Daniel Craig is Bond?

The London Evening Standard is reporting that Daniel Craig has been picked to be the new James Bond.  This is not the first time this has been prematurely announced — and subsequently denied — by the Bond producers. But I wouldn’t be surprised. It’s been widely reported over the last few months that Craig has been one of the three or four top contenders for the license to kill for some time now. Variety reports that a decision will be announced this week.

Becoming a TV Writer

Paul Guyot has an excellent post today about becoming a TV writer and what it takes to stay in the game. Here’s a taste from his very long, very informative post:

Starting out you must have skin like a Rhino. You could get lucky and land on
a show with a very smart, very secure showrunner like I did – one who encouraged
the writer’s original voice, one who liked to teach, one who wanted to get as
much of the writer’s words into the show.

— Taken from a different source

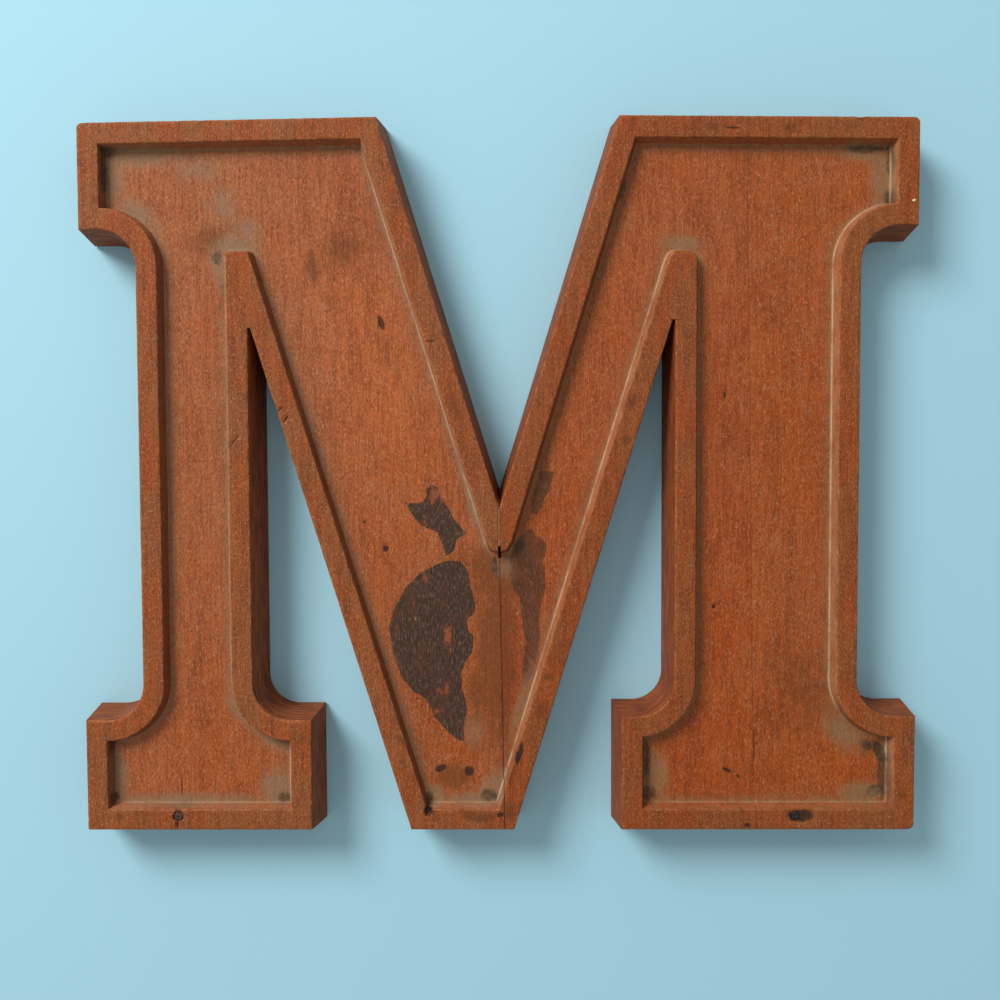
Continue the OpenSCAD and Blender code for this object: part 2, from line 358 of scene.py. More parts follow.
# Outlines of the worn patches in the picture, where the paint is gone down to dark wood
wornOutlines = {
    "body": ((427, 569), (436, 564), (448, 560), (461, 561), (468, 570), (471, 586), (476, 604), (474, 615),
             (467, 619), (468, 629), (474, 637), (473, 652), (465, 663), (461, 673), (464, 695), (468, 708),
             (464, 726), (465, 743), (457, 740), (447, 731), (434, 717), (427, 700), (412, 691), (402, 678),
             (393, 656), (389, 629), (393, 611), (405, 588), (418, 574)),
    "wing": ((400, 493), (408, 503), (423, 502), (427, 496), (426, 489), (431, 484), (438, 487), (443, 499),
             (455, 519), (467, 535), (457, 540), (455, 550), (446, 557), (442, 544), (437, 532), (421, 526),
             (411, 514)),
}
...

Or you could land where I’ve also been – on a show where you’re seen as a
threat, an outsider, someone who hasn’t proved themselves – and in their eyes
that means someone who didn’t go through the same shit they went through. It can
be like fraternity hell week… only lasting a whole season. You can be writing
your ass off, knowing you’re doing good work – better than others – and still
have your work slammed. Still be completely rewritten. To the point where, when
the show airs, you’re almost embarrassed to have your name on it. Not because
it’s so awful, but because there’s not a single word of yours left.

But you shut up and take it. You do your job.

My friend Paul moans all the time about shutting down his blog, but it’s because of fantastic essays about the biz like this one that I hope he never does. Keep’em coming, Paul!